For many sellers, this is where experienced design and sale strategy become especially valuable. If you are weighing presentation updates, timing, and the financial side of your next move, a thoughtful plan can help you protect both price and net outcome.
If you are preparing to sell in Hawaii Loa Ridge and want a more strategic approach to compliance, presentation, and timing, schedule a strategy session with Francein Hansen.
FAQs
What Hawaii Loa Ridge documents must a seller provide to a buyer?
- If the property is subject to a recorded declaration, Hawaii law requires the seller to provide the declaration, bylaws, and rules related to common areas, architectural control, maintenance, or assessments, plus any additional restrictions or unrecorded guidelines that apply.
How long does a Hawaii Loa Ridge buyer have to review association documents?
- After receiving the required documents, the buyer has a 15 calendar day review and rescission window, and must acknowledge receipt of the disclosure statement on the contract or an addendum.
Can a Hawaii Loa Ridge seller do exterior work before ARC approval?
- Starting work before approval can create compliance risk, and the association’s building guide says doing so can double the normal review fee.

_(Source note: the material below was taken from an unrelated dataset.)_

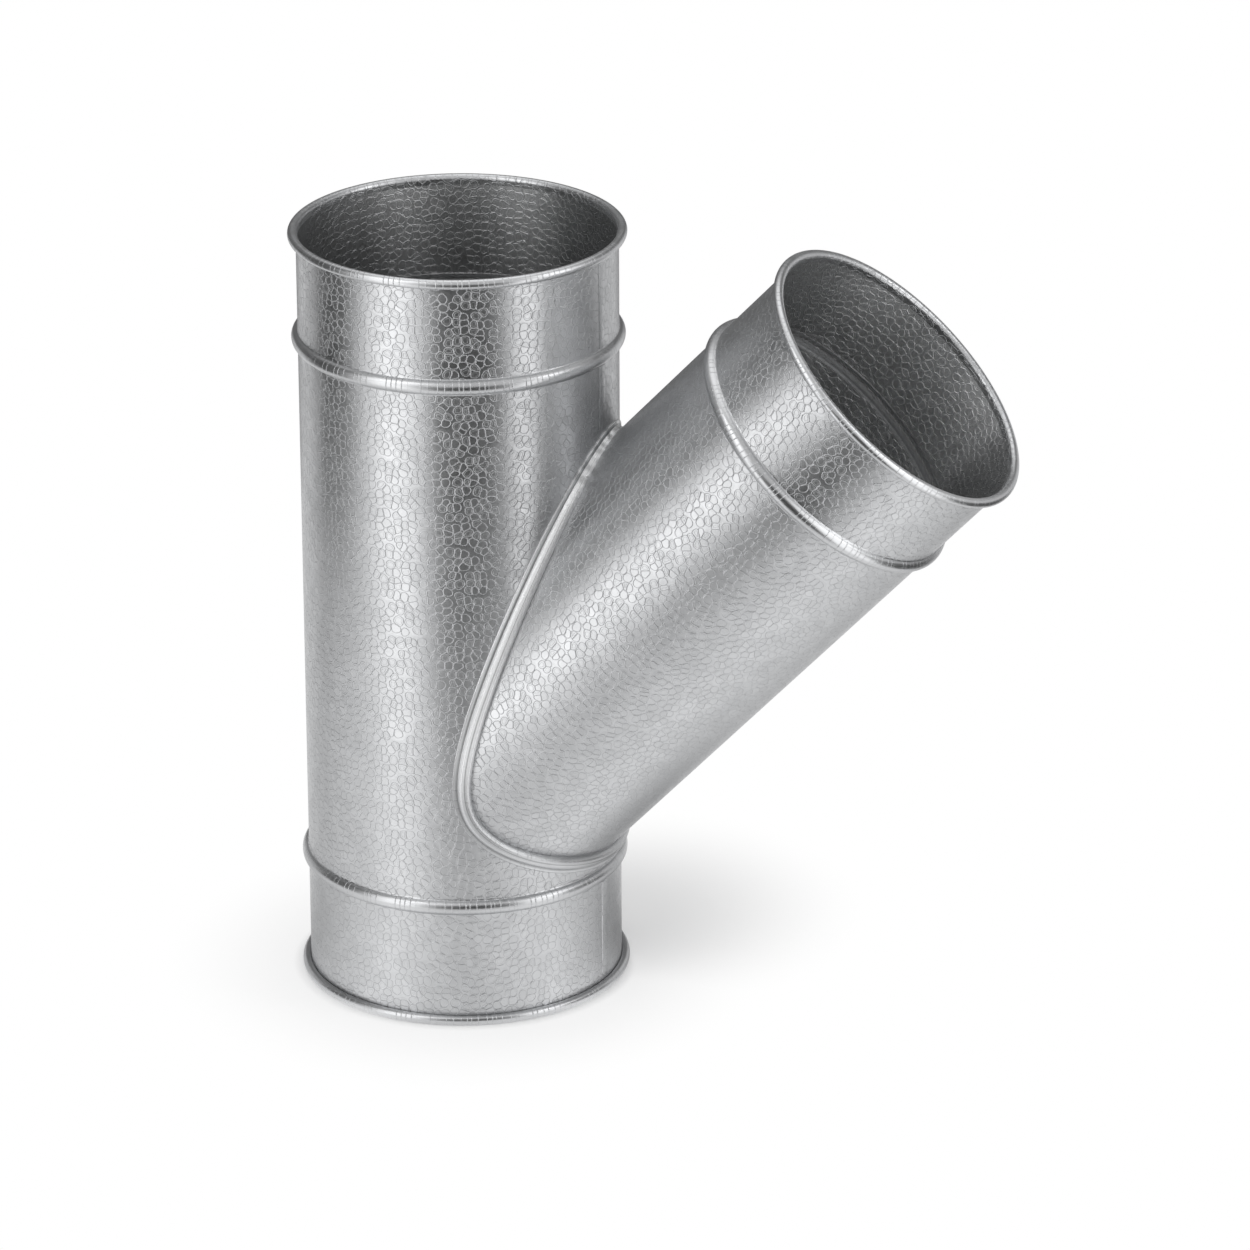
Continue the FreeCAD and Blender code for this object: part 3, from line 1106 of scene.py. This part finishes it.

Do small exterior changes matter in Hawaii Loa Ridge?
- Yes. The ARC rules cover a wide range of visible features, including landscaping, exterior materials, colors, equipment screening, and similar elements.
Do old ARC approvals still help when selling a Hawaii Loa Ridge home?
- Yes. The ARC rules say approvals run with the property, so prior approvals generally remain important during a sale.
Why do Hawaii Loa Ridge buyers care about ARC rules before closing?
- Buyers receive association documents as part of the required disclosure process, and those materials can affect their understanding of the property, their due diligence, and their decision during the review period.